I think the ‘Resources’ metric is proving insightful to me on this topic, and has even more colour now you’ve mentioned yin & yang.
I don’t typically adjust my behaviours based on data such as ‘recovery hours’ or ‘resources’, but I do like to look retrospectively at data after the fact, to “Quantify My Self” (to half steal someones platform name!) and reflect that there is quantifiable data that reflects my perception of where I’m at and that I continue to “understand myself”…that my Watch gives me a low resources score and tells me I had low quality sleep pretty much every night is a reminder and reflection of what I know - that I typically drink too much alcohol and eat too late to be ‘the best runner I could be’. (this is fine, I don’t want to be the best runner I could be all the time, as I like eating food that is bad for me and I like drinking wine and beer!).

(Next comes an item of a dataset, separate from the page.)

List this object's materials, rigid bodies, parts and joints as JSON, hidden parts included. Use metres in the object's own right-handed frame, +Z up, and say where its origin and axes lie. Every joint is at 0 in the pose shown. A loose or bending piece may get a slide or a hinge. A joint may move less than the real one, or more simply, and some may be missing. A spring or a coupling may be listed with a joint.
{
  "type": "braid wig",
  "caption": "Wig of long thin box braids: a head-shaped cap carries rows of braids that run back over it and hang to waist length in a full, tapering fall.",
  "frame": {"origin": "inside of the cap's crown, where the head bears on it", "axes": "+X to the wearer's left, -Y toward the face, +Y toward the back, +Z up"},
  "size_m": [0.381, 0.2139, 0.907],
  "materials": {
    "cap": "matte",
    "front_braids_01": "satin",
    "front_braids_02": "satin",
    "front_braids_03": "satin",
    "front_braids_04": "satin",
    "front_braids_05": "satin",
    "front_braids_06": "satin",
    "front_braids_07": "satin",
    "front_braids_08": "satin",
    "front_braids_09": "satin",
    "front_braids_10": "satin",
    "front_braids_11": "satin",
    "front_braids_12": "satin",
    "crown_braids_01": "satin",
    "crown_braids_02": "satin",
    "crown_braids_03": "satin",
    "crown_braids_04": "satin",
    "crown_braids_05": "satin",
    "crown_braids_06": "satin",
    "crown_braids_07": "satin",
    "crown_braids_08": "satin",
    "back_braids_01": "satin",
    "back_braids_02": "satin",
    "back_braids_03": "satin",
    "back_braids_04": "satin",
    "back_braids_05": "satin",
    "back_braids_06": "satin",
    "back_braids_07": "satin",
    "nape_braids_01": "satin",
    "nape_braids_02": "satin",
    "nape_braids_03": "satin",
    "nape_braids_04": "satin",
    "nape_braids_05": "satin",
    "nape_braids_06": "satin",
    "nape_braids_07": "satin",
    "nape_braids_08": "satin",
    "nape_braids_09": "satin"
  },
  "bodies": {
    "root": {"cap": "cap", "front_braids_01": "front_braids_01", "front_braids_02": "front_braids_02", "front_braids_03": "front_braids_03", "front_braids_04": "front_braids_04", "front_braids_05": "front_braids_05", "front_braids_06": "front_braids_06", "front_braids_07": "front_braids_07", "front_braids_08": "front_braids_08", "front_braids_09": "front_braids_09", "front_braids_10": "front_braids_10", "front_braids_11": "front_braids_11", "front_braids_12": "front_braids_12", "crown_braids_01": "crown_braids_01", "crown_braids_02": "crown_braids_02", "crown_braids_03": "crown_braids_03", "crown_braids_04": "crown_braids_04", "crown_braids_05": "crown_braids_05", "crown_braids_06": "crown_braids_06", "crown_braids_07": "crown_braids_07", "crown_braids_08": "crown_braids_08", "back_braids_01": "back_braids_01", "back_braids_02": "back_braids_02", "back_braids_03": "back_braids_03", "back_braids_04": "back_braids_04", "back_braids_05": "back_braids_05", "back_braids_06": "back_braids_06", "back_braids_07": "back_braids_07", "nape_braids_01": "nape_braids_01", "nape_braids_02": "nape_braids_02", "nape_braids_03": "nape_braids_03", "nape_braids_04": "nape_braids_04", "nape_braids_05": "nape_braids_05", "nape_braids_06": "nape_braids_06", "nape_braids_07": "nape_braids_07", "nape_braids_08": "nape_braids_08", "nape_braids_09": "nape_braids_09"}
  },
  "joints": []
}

It will be interesting when marathon schedules kick in in June, that comes along with gradually reducing alcohol, eating better and sleeping earlier (without really thinking about any of them, they’re just an outcome driven by increasing running miles) - when I would expect to see my resources closer to 100% most days, and my yin and yang more balanced!!
-
@nigel-taylor-0 I was really amazed when I first heard of things like Garmins Bodybattery or Suuntos Resources and realised that those were some kind of “scientific” metric showing you how good you recovery is. I actually knew about the importance of keeping balance and practiced this for years but I never knew that you can measure it. Being into martial arts for decades I was never aware of all those sports tracking and metrics you will get from Polars, Suuntos, Garmins etc. until I started running last Spring when practicing martial arts was no longer possible (at least with partners). I really appreciate now having the possibility to monitor my resources and see what influences them and I was really shocked how strong the effects of even only two beers before bedtime were on me and how practicing “inner martial arts” like Qi Gong or Tai Chi actually raised my resources when I did them right and managed letting my thinking rest for some time. Hence I fully agree with @cosmecosta and @Bulkan: In the end it’s just You being fully aware what you do. Running in the “silence” or cycling or climbing up a mountain, feeling the aliveness comes first and it’s awesome 🤩 (before your mind kicks in again and your ego asks how fast you did it this time )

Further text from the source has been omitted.